Langkah Utuh Perekonomian Indonesia
Dari bahasan di atas langkah yang layak ditempuh adalah :
1. Bagi Pemerintah. Kebijakan tidak mengetatkan anggaran (non austerity) dan melaksanakannya secara disiplin, walaupun harus melakukan tambahan utang, merupakan cara yang (telah terbukti) tepat. Pada sisi lain, pemerintah tidak sendiri dan memerlukan partisipasi masyarakat serta dunia usaha. Mengupayakan terwujudnya rasa aman dan nyaman dalam hal kepastian aturan, merupakan dorongan dan pemanis bagi dunia usaha untuk bergiat dan berinvestasi agar mendapatkan imbalan (return). Pada akhirnya yang akan menikmati adalah masyarakat juga dalam bentuk peningkatan pendapatan. Namun kemudian kelebihan pendapatan setelah pemenuhan kebutuham tercapai, selayaknya digunakan sebagai tabungan.
Sering muncul ungkapan atau jargon : Thinking Out of The Box, dari kalangan pemerintah pada tingkat pembantu presiden. Namun disayangkan tanpa pemberian makna yang tepat dalam menghadapi tantangan atau kendala. Apakah yang salah dalam “Box” sehingga harus berada di luar ? Jika kemudian “pemikiran” tersebut diaplikasikan ke dalam “box”, apakah pasti berjalan mulus dan membawakan hasil yang optimal ? Dalam lingkungan pemerintahan tentunya ada tatanan organisasi serta para pengabdi (public servant) yang juga ingin berpartisipasi. Akan lebih baik dalam lingkungan tersebut dikembangkan Pola Pikir Kritis untuk memecahkan masalah dan Pola Pikir Kreatif untuk membuka dan menangkap peluang yang semuanya dilakukan dengan semangat Kerjasama Kolaboratif. Dengan demikian bukan merupakan hal baru tetapi justru Back To Basic atau Kembali pada Tatanan.
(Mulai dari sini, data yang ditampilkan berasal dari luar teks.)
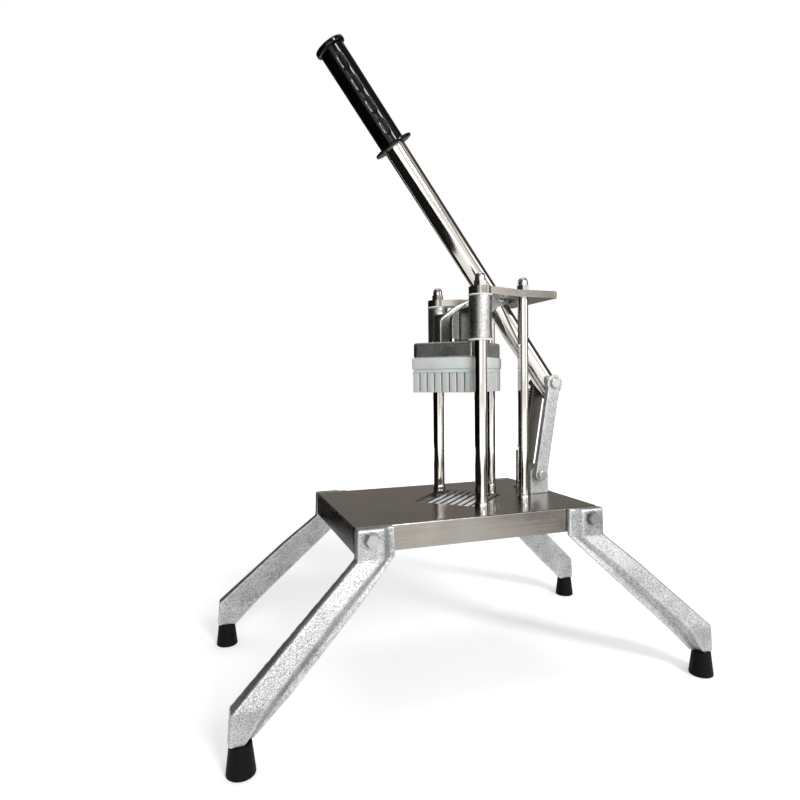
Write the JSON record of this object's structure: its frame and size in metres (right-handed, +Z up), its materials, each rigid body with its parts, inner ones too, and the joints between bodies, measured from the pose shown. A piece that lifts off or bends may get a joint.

Fokus pada penyelesaian permasalah ekonomi yang mendesak membutuhkan energi dan perhatian dari pemerintah sehingga penyelesaian masalah masa-lalu untuk sementara waktu sebaiknya dikesampingkan. Terlalu sering melihat kebelakang, akan berbuah kutuk menjadi Tiang Garam (Pillar of Salt).